By Bosphorus News Geopolitics Desk


Ukraine has claimed it struck two tankers linked to Russia's so-called shadow fleet at the entrance to the port of Novorossiysk, expanding its campaign against Moscow's energy flows into the maritime domain.

President Volodymyr Zelenskyy said on May 3 that Ukrainian forces had hit the vessels, adding that "these tankers can no longer transport oil" and stressing that Kyiv would continue to develop its capabilities across land, air and sea. The claim, carried by regional media citing his Telegram statement, could not be independently verified.

The reported strike stands out because it targets not refineries, storage depots or export terminals, but the ships that carry Russian crude to global markets. Novorossiysk is Russia's primary oil export hub on the Black Sea, which makes any disruption at its approaches strategically sensitive.

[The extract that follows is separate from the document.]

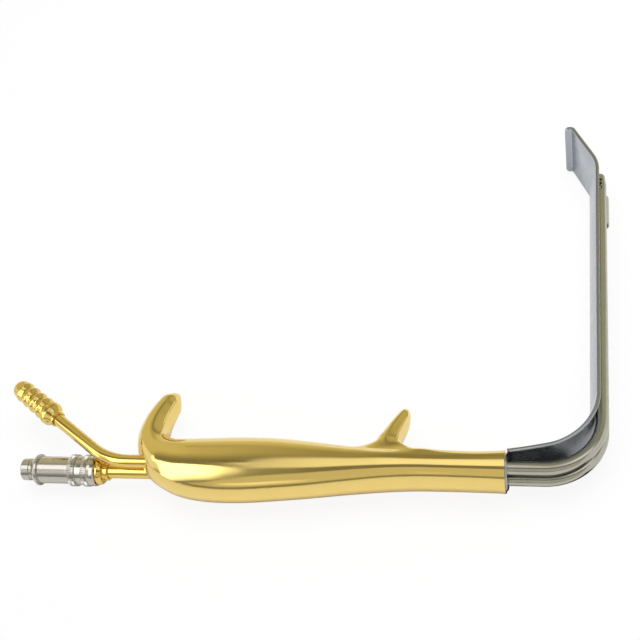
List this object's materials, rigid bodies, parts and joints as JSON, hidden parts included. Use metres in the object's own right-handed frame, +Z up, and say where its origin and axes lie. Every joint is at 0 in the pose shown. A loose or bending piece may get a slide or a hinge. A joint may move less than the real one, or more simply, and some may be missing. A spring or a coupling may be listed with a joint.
{
  "type": "fiber optic retractor",
  "caption": "Handheld right-angle retractor with a crowned steel blade, suction and fibre light tubes, a gold-plated hooked handle, a hose barb and a screwed light adapter.",
  "frame": {"origin": "bottom centre of the whole part's box, with the part lying on its side", "axes": "+X along the handle towards the blade, +Y along the blade from handle to lip, +Z up, across the blade's width"},
  "size_m": [0.2586, 0.1892, 0.03],
  "materials": {
    "gold_plate": "mirror-polished gold plating",
    "satin_steel": "satin stainless steel",
    "inner_steel": "machined stainless steel",
    "silver_braze": "silver braze, blasted",
    "bright_nickel": "polished nickel plating",
    "optical_glass": "polished optical glass",
    "glass_fibre": "bundled glass fibre, ground end",
    "silicone": "soft silicone sleeve"
  },
  "bodies": {
    "root": {"handle_shell_left": "gold_plate", "handle_shell_right": "gold_plate", "suction_tube_rear": "gold_plate", "hose_barb": "gold_plate", "light_post_tube": "gold_plate", "light_post_collar": "gold_plate", "blade": "satin_steel", "suction_tube_front": "satin_steel", "suction_tip": "satin_steel", "light_guide_tube": "satin_steel", "light_exit_head": "satin_steel", "front_plug": "satin_steel", "tang_block": "inner_steel", "tang_rivets": "inner_steel", "rear_bush": "inner_steel", "suction_coupling": "inner_steel", "bundle_ferrule": "inner_steel", "braze_beads": "silver_braze", "light_exit_window": "optical_glass", "fibre_bundle": "glass_fibre", "bundle_sleeve": "silicone"},
    "inner_adapter": {"inner_adapter_body": "bright_nickel", "inner_light_rod": "optical_glass"},
    "inner_ring": {"inner_coupling_ring": "bright_nickel"},
    "outer_adapter": {"outer_adapter_body": "bright_nickel", "outer_light_rod": "optical_glass"},
    "outer_ring": {"outer_coupling_ring": "bright_nickel"}
  },
  "joints": [
    {"name": "inner_adapter_draw", "type": "slide", "parent": "root", "child": "inner_adapter", "axis": [-1, 0, 0], "range_m": [0, 0.003]},
    {"name": "inner_ring_turn", "type": "hinge", "parent": "inner_adapter", "child": "inner_ring", "pos_m": [-0.11686, -0.07997, 0.0106], "axis": [-1, 0, 0], "range_deg": [0, 1440]},
    {"name": "outer_adapter_draw", "type": "slide", "parent": "inner_adapter", "child": "outer_adapter", "axis": [-1, 0, 0], "range_m": [0, 0.0012]},
    {"name": "outer_ring_turn", "type": "hinge", "parent": "outer_adapter", "child": "outer_ring", "pos_m": [-0.11686, -0.07997, 0.0106], "axis": [-1, 0, 0], "range_deg": [0, 720]}
  ],
  "couplings": [
    {"joint": "inner_ring_turn", "follows": "inner_adapter_draw", "rad_per_m": 8377.6},
    {"joint": "outer_ring_turn", "follows": "outer_adapter_draw", "rad_per_m": 10472}
  ]
}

The development follows earlier incidents that had already brought the war's energy dimension closer to open sea routes. As Bosphorus News reported after Black Sea tanker attacks near Türkiye, vessels linked to Russia's shadow fleet were previously struck by Ukrainian sea drones, raising direct concerns in Ankara over navigation safety, environmental risk and the security of maritime traffic.

Those incidents were not isolated. As Bosphorus News has detailed in its coverage of foreign drone incidents around Türkiye, repeated aerial and maritime drone activity has increased the level of risk across Türkiye's surrounding waters, reinforcing concerns about spillover effects from the war.

The shadow fleet itself has become central to Russia's ability to sustain oil exports under Western sanctions. These vessels, often operating under foreign flags and opaque ownership structures, allow Moscow to continue moving crude despite multiple rounds of restrictions targeting its energy sector.

The European Union's latest sanctions package, adopted on April 23, added dozens of vessels to its blacklist, bringing the total number of designated ships into the hundreds. Ukraine has also imposed its own sanctions on a separate list of tankers involved in transporting Russian oil from ports including Novorossiysk, Ust-Luga and Primorsk.

Despite these measures, enforcement remains uneven, with many vessels continuing to operate across the Black Sea and beyond. Kyiv has increasingly paired financial pressure with direct action at sea, extending the reach of the conflict into commercial shipping lanes.

Türkiye and other Black Sea states now face risks beyond the immediate military dimension. The expansion of strikes against oil tankers raises the risk of environmental damage, shipping disruption and unintended escalation in a semi-enclosed sea marked by dense traffic and sensitive legal arrangements.

That concern fits a broader warning from Turkish Foreign Minister Hakan Fidan, who has said Black Sea tensions risk "spilling over into Europe," as Bosphorus News reported.

The reported strike near Novorossiysk therefore matters beyond Ukraine's campaign against Russian oil revenue. It brings the shadow fleet fight deeper into the Black Sea, closer to the maritime environment Türkiye is trying to keep navigable, contained and outside a wider European escalation. Ankara now faces a more direct question: how far the war at sea can spread before commercial traffic, environmental security and regional stability are pulled into the same conflict.